Offering workplace training
High staff turnover can be disastrous for business because when experienced staff leave, they can be costly to replace. Just picture it: new recruits need to be acclimatised to their role before they can contribute the same level of productivity as their predecessors, and until then, you’re the one footing the bill. If there is a constant churn, then this process may well be never-ending – and extremely costly. A better approach is therefore to retain the experienced staff that you already have. This might mean offering them higher wages, or special perks and privileges. Or it might mean giving them a challenge, or new responsibilities that demonstrate just how much faith you have in their abilities. Offering workplace training can also help.
What tends to be overlooked is the value of offering workplace training. Training not only equips an employee with new skills but demonstrates that the organisation has trust in them. It provides an opportunity for progress, and it empowers the employee to decide the direction that their career might take.
Research shows offering workplace training is effective for retention
There’s nothing worse, professionally speaking than the feeling that you’re stuck in a rut. Training often provides the leverage needed to escape from that rut.
All of this is, naturally, borne out by research.
instantprint recently commissioned a study into the effects of training on workplace morale, and its contribution to an employee’s decision to stay within a company or to leave it. The survey found that more than half (56%) of UK employees would leave their jobs if they were not offered more training, and that just under a third (31%) had already left a position for precisely that reason.
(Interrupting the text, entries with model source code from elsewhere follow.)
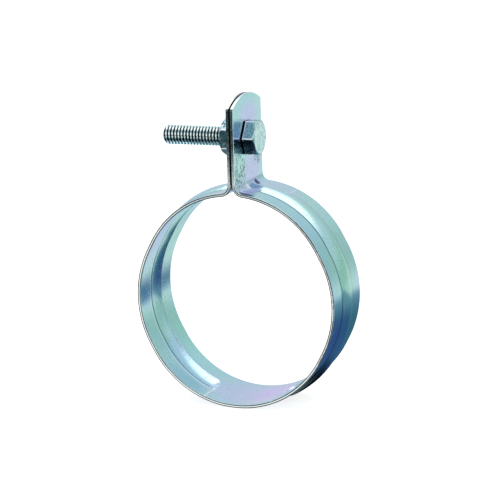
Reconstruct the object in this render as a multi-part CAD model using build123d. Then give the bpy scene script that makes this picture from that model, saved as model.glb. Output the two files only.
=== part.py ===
from build123d import *
import math
import os

# Pipe hanger: a one-piece pressed steel band with two upright ears, closed by
# one hex bolt and one hex nut.  Millimetres.  Origin on the pipe's axis,
# Y along the pipe, Z up to the ears, X along the bolt (head on +X).

# ---------------------------------------------------------------- dimensions
T = 1.0                 # sheet thickness
WIDTH = 23.5            # strip width, along the pipe
R_SEAT = 30.25          # inside radius where the band grips the pipe's sides
SIDE_ANGLE = 28.0       # the gripping arcs run this far above and below level
H_TOP = 31.85           # inside height of the ring above the axis
H_BOTTOM = 31.5         # inside depth of the ring below the axis

EAR_GAP = 0.26          # between the two ears
EAR_BEND_OUT = 2.5      # bend radius at the foot of an ear, on its outer side
EAR_APEX = 60.85        # top of the ears above the axis
EAR_TOP_R = 23.5        # radius of the ears' domed top
EAR_CORNER_R = 0.9      # small rounding of the ears' two corners
BOLT_Z = 47.65          # bolt axis above the pipe's axis
HOLE_R = 3.3            # clearance holes in the ears

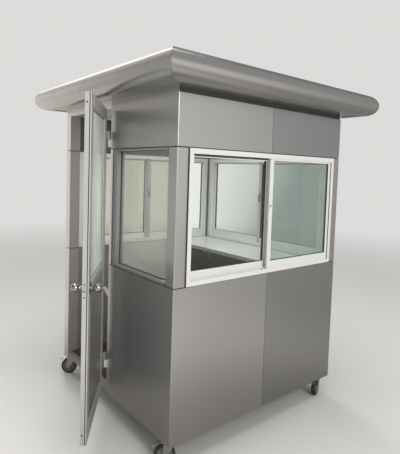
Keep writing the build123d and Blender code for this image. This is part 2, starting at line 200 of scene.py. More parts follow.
class Finish:
    """The surface of one material, worked out from its place on the booth, or the light all round."""

    def __init__(self, name, makes=bpy.data.materials, output="ShaderNodeOutputMaterial",
                 place="Object"):
        self.made = makes.new(name)
        self.made.use_nodes = True
        self.tree = self.made.node_tree
        self.tree.nodes.clear()
        self.output = output
        self.place = self.node("ShaderNodeTexCoord", None, None, place)

    def node(self, kind, settings=None, inputs=None, output=0):
        """Any node, from its settings and the values or levels of its sockets."""
        made = self.tree.nodes.new(kind)
        for name, value in (settings or {}).items():
            if name == "stops":
                stops = made.color_ramp.elements
                stops[1].position = 1
                for where, colour in value[1:-1]:
                    stops.new(where).color = colour
                for stop, (where, colour) in ((stops[0], value[0]), (stops[len(value) - 1], value[-1])):
                    stop.position, stop.color = where, colour
            else:
                setattr(made, name, value)
        for name, value in (inputs or {}).items():
            if isinstance(value, Level):
                self.tree.links.new(value.socket, made.inputs[name])
            else:
                made.inputs[name].default_value = value
        return Level(self, made.outputs[output])

    def across(self, axis):
        """How far along one axis a point lies."""
        return self.node("ShaderNodeSeparateXYZ", None, {0: self.place}, axis)

    def mottle(self, scale, detail=2.0, stretch=(1, 1, 1)):
        """Soft cloudy variation about a half."""
        place = self.node("ShaderNodeVectorMath", {"operation": "MULTIPLY"}, {0: self.place, 1: stretch})
        return self.node("ShaderNodeTexNoise", None, {"Vector": place, "Scale": scale, "Detail": detail})

    def grains(self, scale, output="Distance"):
        """Cells like flakes or crystals."""
        return self.node("ShaderNodeTexVoronoi", None, {"Vector": self.place, "Scale": scale}, output)

    def blend(self, share, one, other):
        """A colour part of the way from one to the other."""
        return self.node("ShaderNodeMix", {"data_type": "RGBA"}, {0: share, 6: one, 7: other}, 2)

    def relief(self, height, deep, under=None):
        """Turns a height into shading."""
        inputs = {"Height": height, "Distance": deep, "Strength": 1.0}
        if under:
            inputs["Normal"] = under
        return self.node("ShaderNodeBump", None, inputs)

    def coat(self, **inputs):
        """The finish itself, as a Principled shader. Underscores stand for spaces."""
        sockets = {name.replace("_", " "): value for name, value in inputs.items()}
        return self.node("ShaderNodeBsdfPrincipled", None, sockets)

    def done(self, shader):
        """Ends the surface or the light with its shader."""
        end = self.tree.nodes.new(self.output)
        self.tree.links.new(shader.socket, end.inputs["Surface"])
        return self.made


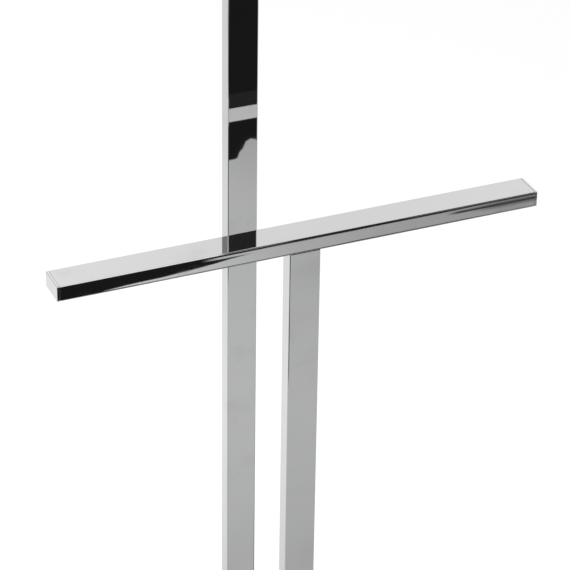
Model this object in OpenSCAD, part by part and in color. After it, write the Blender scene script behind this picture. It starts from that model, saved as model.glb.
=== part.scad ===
// Valet stand: two T-shaped stands of rectangular tube on one base plate.
// The low T at the front carries trousers over its crossbar, the tall T behind it a jacket.
// Each T is pulled together by one long tie rod that runs down inside its upright,
// from a rivet nut in the crossbar to a hex nut sunk into the underside of the plate.
// Millimetres. Z is up, X runs along the crossbars, -Y is the front. The origin is on the
// floor, below the middle of the base plate.

/* [Tube] */
// Wide side of the tube: a crossbar's depth and an upright's width
tube_w = 30; // [27:1:40]
// Narrow side of the tube: a crossbar's height and an upright's depth
tube_t = 15; // [14.5:0.5:20]
// Wall of the tube
tube_wall = 1.5; // [1:0.1:1.8]
// Outer corner radius of the tube
tube_r = 1; // [0.9:0.1:3]

/* [Crossbars] */
// Length of a crossbar over both end caps
crossbar_len = 464; // [300:2:600]
// Height of the front crossbar's top above the floor
front_top = 780; // [600:5:900]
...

The team at instantprint strive to print a variety of products from high-quality large format banners to pocket-friendly business cards. The company pushes to offer roles to its employees and CEO, James Kinsella, found it surprising this doesn’t happen everywhere. “Workplace training is vital if you want your staff to stick with you and be performing at their best,” he said. “This survey has revealed a serious shortfall between the training employees expect and what they’re currently receiving in businesses across the UK.
“All companies should offer induction and ongoing training to staff, to help them settle in and achieve a fulfilling career. To help employees reach their goals, organisations should work to provide personal development plans for workers, tailored to each employee’s objectives and aspirations.”
The merits of training
With all this in mind, it might seem surprising that so many companies fail in offering workplace training to their staff. They might point to the high-upfront cost, the dubious quality of some training programmes, and, paradoxically, the high levels of staff turnover. They might even have difficulty justifying spending money on training staff who might at any moment decide to leave the company.
When considering the merit of investing in training programmes, business owners would be wise to study the data linking the availability of training with job satisfaction and staff retention. The health of the business may depend on it!